Who Is At Fault When The American Dream Crumbles?

As the subprime mortgage crash and the housing market’s downward spiral pull the rest of the economy with them, there is a lot of talk about “personal responsibility.” President Bush and other “reformers” used the same kind of rhetoric when he modified bankruptcy law in 2005.

The subprime mortgage crash occurred after an unprecedented decade of home ownership growth. Conventional wisdom holds that home ownership is a good thing; it makes people more invested in their communities and in their democracy, and it allows homeowners to build wealth.
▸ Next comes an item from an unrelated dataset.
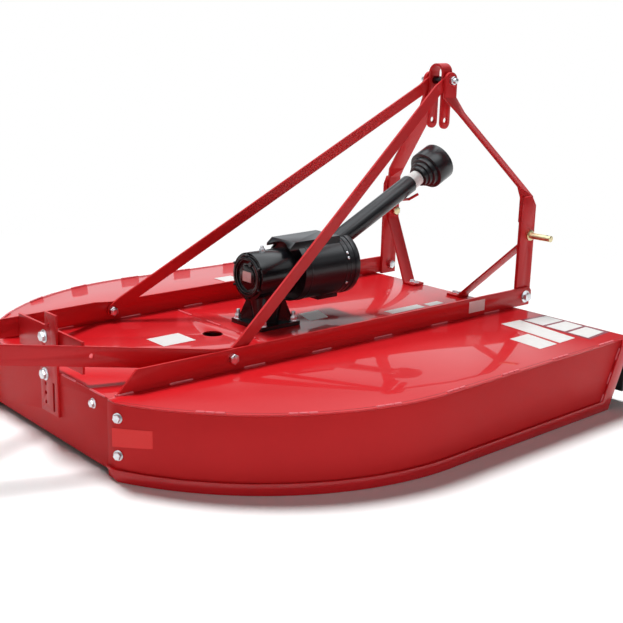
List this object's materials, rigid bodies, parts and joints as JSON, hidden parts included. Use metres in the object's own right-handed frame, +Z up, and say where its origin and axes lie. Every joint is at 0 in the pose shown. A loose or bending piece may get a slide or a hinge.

Politicians and policy makers have long worked to make home ownership easier; encouraging banks to extend credit to those with lower incomes and lowering down payments.

But in the past few decades of a deregulation trend, adjustable rate mortgages were lent to more and more people in amounts that far exceeded their income. Though not every mortgage broker or bank acted dishonestly, many people were lured in by what were initially low-monthly payments only to see their payments double after a few years. The interest rates increased not because people made late payments or owed too much money; they increased just because of the
type of loan it was. Many people do not know, or do not understand, the indexes to which interest rates are pegged. Mortgage documents can number more than 100 pages, and many people did not understand that the interest rates on those documents can change over time. The banker signing them on to the loan might be less inclined to explain that to
them than an independent counselor.

I’ve talked to people in Connecticut who say their mortgage broker left the taxes and insurance on their loans of their monthly payment calculations, so that they appeared lower. These borrowers were then saddled with large bills months down the road. And I’ve talked to people who saw their monthly payments rise to as high as $10,000. Why would banks want to extend credit to people who might not be able to pay? Those late fees and higher interest rates make them more money, even if it means they risk not getting any payments at all. If you can’t make your monthly payments, there are options for renegotiations with banks, but those are part of their insurance policies and don’t kick in until you’re 90 days late on your payments and subject to those late fees.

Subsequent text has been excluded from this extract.